The North Koreans have now had 50-60 years of this in earnest, and its basic agricultural failures have ensured that this represents the vast majority of living memory; anyone under 40 has known not a skerrick of anything else. When Kim il-Sung ‘died’ in 1994 — he is still President, like in the Shoppies — the world noted the public outpouring of grief and wondered how it could be possible. No amount of brute force could compel the displays of grief, no amount of bayonets can summon the tears of rural visitors before the Great Leader’s gold monument; yet this was the man that was starving them through his addled ideas of “juche” “army-led politics”, and elite corruption.

The same question was asked this week — how could this grief be real? Those experts who came out of the London or DC think tanks to announce that it was pure fear had no idea what they were talking about, or what the were up against.

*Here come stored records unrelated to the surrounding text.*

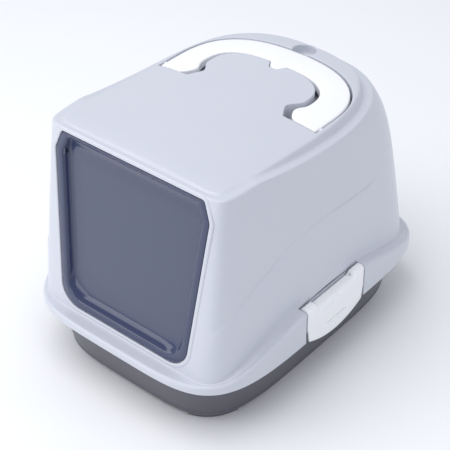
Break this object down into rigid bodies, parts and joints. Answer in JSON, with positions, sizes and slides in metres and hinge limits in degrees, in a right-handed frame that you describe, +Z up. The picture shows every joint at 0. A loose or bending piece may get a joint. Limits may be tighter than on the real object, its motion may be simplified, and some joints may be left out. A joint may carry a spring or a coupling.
{
  "type": "hooded cat litter box",
  "caption": "Cat litter tray with a tapered lift-off hood, a top-hung translucent swing door, a fold-down carrying handle, side clips and a roof filter.",
  "frame": {"origin": "centre of the footprint, on the floor", "axes": "+Z up, +Y towards the back, the door faces -Y, +X to the right seen from the front"},
  "size_m": [0.387, 0.502, 0.373],
  "materials": {
    "hood": "satin moulded plastic, pale blue-grey",
    "white_plastic": "satin moulded plastic, white",
    "tray": "satin moulded plastic, dark grey",
    "tinted_door": "glossy translucent tinted plastic, navy grey",
    "door_pivot": "glossy plastic, navy",
    "pin": "plain plastic, light grey",
    "carbon": "carbon-loaded fibre pad, black",
    "grille": "moulded plastic, pale grey"
  },
  "bodies": {
    "tray": {"tray": "tray"},
    "hood": {"hood": "hood", "clip_pins_left": "pin", "clip_pins_right": "pin"},
    "door": {"door": "tinted_door", "door_pivot_left": "door_pivot", "door_pivot_right": "door_pivot"},
    "handle": {"handle": "white_plastic", "handle_pivot_left": "pin", "handle_pivot_right": "pin"},
    "clip_left": {"clip_left": "white_plastic"},
    "clip_right": {"clip_right": "white_plastic"},
    "filter": {"filter_pad": "carbon", "filter_grille": "grille"}
  },
  "joints": [
    {"name": "hood_lift", "type": "slide", "parent": "tray", "child": "hood", "axis": [0, 0, 1], "range_m": [0, 0.12]},
    {"name": "door_swing", "type": "hinge", "parent": "hood", "child": "door", "pos_m": [0, -0.18886, 0.33252], "axis": [-1, 0, 0], "range_deg": [0, 100]},
    {"name": "handle_fold", "type": "hinge", "parent": "hood", "child": "handle", "pos_m": [0, 0.026, 0.36], "axis": [1, 0, 0], "range_deg": [0, 95]},
    {"name": "clip_left_swing", "type": "hinge", "parent": "hood", "child": "clip_left", "pos_m": [-0.184, 0, 0.13376], "axis": [0, 1, 0], "range_deg": [0, 100]},
    {"name": "clip_right_swing", "type": "hinge", "parent": "hood", "child": "clip_right", "pos_m": [0.184, 0, 0.13376], "axis": [0, -1, 0], "range_deg": [0, 100]},
    {"name": "filter_drop", "type": "slide", "parent": "hood", "child": "filter", "axis": [0, 0, -1], "range_m": [0, 0.15]}
  ]
}
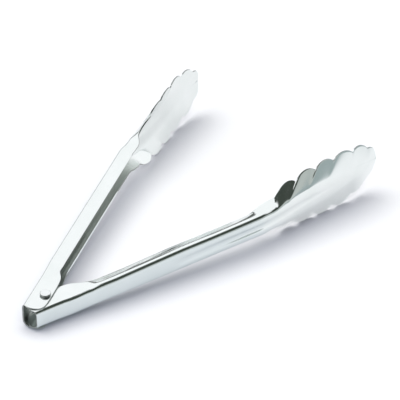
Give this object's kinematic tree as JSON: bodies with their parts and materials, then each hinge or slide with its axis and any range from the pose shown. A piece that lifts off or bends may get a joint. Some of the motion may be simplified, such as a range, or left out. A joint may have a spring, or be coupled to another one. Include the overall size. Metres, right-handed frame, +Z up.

For North Korea is not one system but two — an economic one, which is a disaster, and a cultural system, which reproduces itself flawlessly as any system does, by giving a closed account of meaning and purpose to life. Barbara Demy’s Nothing To Envy, an extensive reconstruction of North Korean life from interviews with escapees and exiles, leaves no doubt about this — most escapees say that it took them years, and the death of loved ones from starvation, and the general collapse of all economic life in the mid-’90s, for the scales to fall from their eyes — and that for many family and friends, it never did.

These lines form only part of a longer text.